The chain goes: Hebrew יוֹחָנָן (Yohanan, "God is gracious") becomes Greek Iōánnēs, which becomes English John, which becomes Slavic Ivan. Four transformations. One meaning surviving all of them.

That means Ivan and John are the same name. If you've ever played a word game where a chain of small changes turns one word into another, this is that, but for a name, stretched across two thousand years. Hebrew to Greek to Latin to every language on earth, branching off differently at each stop.

The Cyrillic versions alone give you three flavors: Иван in Bulgarian, Russian, Macedonian, Serbian and Montenegrin; Іван in Belarusian and Ukrainian. Old Church Slavonic wrote it Їѡан. Each spelling its own small puzzle.

The Coincidence That Will Ruin Your Day (In a Good Way)

Here's where it gets weird.

Sylvain goes by Ivan. His Chinese name is yīfàn, written 一飯, meaning "one rice" or "one meal." Say both out loud. Ivan. Yīfàn. They rhyme pretty well, don't they?

One is Slavic by way of ancient Hebrew, meaning "God is gracious." The other is Chinese, meaning a single bowl of rice. Same sound. Completely unrelated meanings. Zero coordination between the two traditions that produced them.

Language does this constantly. Homophones that mean opposite things. Words that look borrowed but weren't. Coincidences that feel like they must mean something. The study of this is called false cognates, and it's one of the sneakiest traps in any language game involving multiple languages.
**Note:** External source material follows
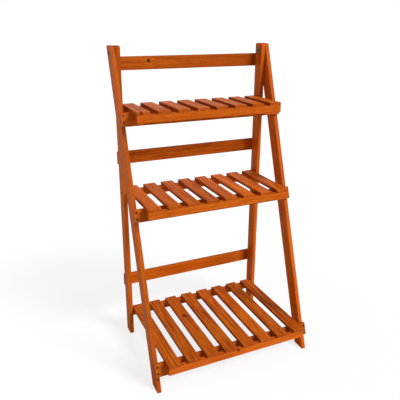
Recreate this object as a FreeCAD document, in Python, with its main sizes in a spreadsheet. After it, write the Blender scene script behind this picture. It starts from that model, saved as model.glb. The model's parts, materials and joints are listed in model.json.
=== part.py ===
import FreeCAD, Part
import math
import os

import Sketcher
from FreeCAD import Placement, Rotation, Vector

# Folding wooden plant stand: two ladder frames hinged at the top, with three
# slatted shelves that are hinged to the rear frame and rest on the front one.
# Millimetres. +X runs to the stand's right as seen from its front, -Y is the
# front, +Z is up. The origin is the centre of the footprint on the floor.

os.makedirs("parts", exist_ok=True)
doc = FreeCAD.newDocument("plant_stand")

# ---------------------------------------------------------------- dimensions

SIZES = {
    # the stand as it stands open
    "stand_width": 600.0,
    "stand_height": 1100.0,
    "lean_angle": 18.6,
    "pivot_drop": 25.0,
    # boards of the two frames
    "board_thickness": 15.0,
    "front_leg_width": 48.0,
    "rear_leg_width": 45.0,
    "crossbar_width": 45.0,
    "leg_top_radius": 8.0,
    "board_edge_radius": 1.5,
    # gaps that hold a washer
    "leg_gap": 2.0,
    "shelf_side_gap": 2.0,
    # middle of each rear crossbar: the top one's below the leg tops, the others' above the floor
    "top_rear_crossbar_drop": 60.0,
    "upper_rear_crossbar_height": 711.5,
    "lower_rear_crossbar_height": 217.5,
    # shelves
    "slat_width": 45.0,
    "slat_thickness": 10.0,
    "slat_edge_radius": 1.5,
    "rail_height": 26.0,
    "rail_thickness": 16.0,
    "top_shelf_height": 907.0,
    "middle_shelf_height": 607.0,
    "bottom_shelf_height": 113.0,
    "top_shelf_overhang": 72.0,
    "middle_shelf_overhang": 50.0,
    "bottom_shelf_overhang": 42.0,
    "top_hinge_inset": 22.5,
    "middle_hinge_inset": 22.5,
    "bottom_hinge_inset": 12.0,
    "top_slat_tail": 13.0,
    "middle_slat_tail": 14.0,
    "bottom_slat_tail": 8.0,
    "hinge_drop": 20.0,
    "stop_length": 20.0,
    "stop_height": 14.0,
    # clearances
    "seat_gap": 0.3,
    "fit_clearance": 0.05,
    # pivot bolts
    "bolt_radius": 4.0,
    "bolt_head_radius": 9.0,
    "bolt_head_height": 4.5,
    "bolt_end_depth": 1.0,
    "pivot_washer_radius": 9.0,
    "washer_thickness": 1.6,
    "nut_flange_radius": 10.0,
    "nut_flange_thickness": 1.4,
    "nut_barrel_radius": 5.5,
    "nut_barrel_length": 9.0,
    # hinge screws of the shelves
    "hinge_screw_radius": 3.0,
    "hinge_screw_head_radius": 5.5,
    "hinge_screw_length": 35.0,
    "hinge_washer_radius": 7.0,
    # wood screws of the crossbars
    "screw_radius": 2.0,
    "screw_head_radius": 4.0,
    "screw_length": 40.0,
    "screw_spacing": 22.0,
    # brads of the slats
    "brad_radius": 0.9,
    "brad_length": 28.0,
}

SLAT_COUNT = 8
STOPPED_SLATS = (2, 7)
SHELVES = ("top", "middle", "bottom")
REAR_CROSSBARS = ("top", "upper", "lower")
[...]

Why the Name Needed to Travel in the First Place

Sylvain is fourth-generation Indonesian Chinese, Hokkien/Fujian on one side and possibly Hakka on the other. His national language growing up was Bahasa Indonesian. He studied English from elementary school. He cannot speak or write Chinese.

That last part isn't an accident. In the late 1990s, Indonesia experienced severe anti-Chinese racial riots. Many Indonesian Chinese families responded by ditching their Chinese names and stopping the transmission of the language to the next generation. A practical, painful calculation. Safety over heritage.

Four generations in, Sylvain's family members each carry different surnames, assigned by his father. The surname chain broke. The language chain broke. What survived is a Chinese name, yīfàn, that most people in his life have never seen written down, and a Slavic nickname that sounds almost like it.

What Names Actually Are

If you love word games, you already know that a word is just a sound assigned to a meaning by general agreement. Ivan agreed to mean "this specific Russian man" in popular imagination. It also agreed to mean "God is gracious" in Hebrew, 1500 years earlier. It also happens to rhyme with "one bowl of rice" in a completely unrelated language. None of these agreements consulted each other.

The patronymics alone from Ivan tell the story of how a sound spreads: Ivanović in Serbian and Croatian, Ivanov in Russian and Bulgarian, Ivanovich as a Russian middle name. The same four letters, drifted slightly in each direction, carrying the same meaning forward while the surface changes.

Every time you play a word chain game, or spot that two unrelated words sound alike, or realize that "quiz" has no known etymology, you're doing the same thing Sylvain's name did across five languages and four generations. Finding meaning in the shape of sounds. Noticing that language is messier, funnier, and more accidental than anyone admits.

Ivan is gracious. Yīfàn is a bowl of rice. Both are correct. Both are the same guy.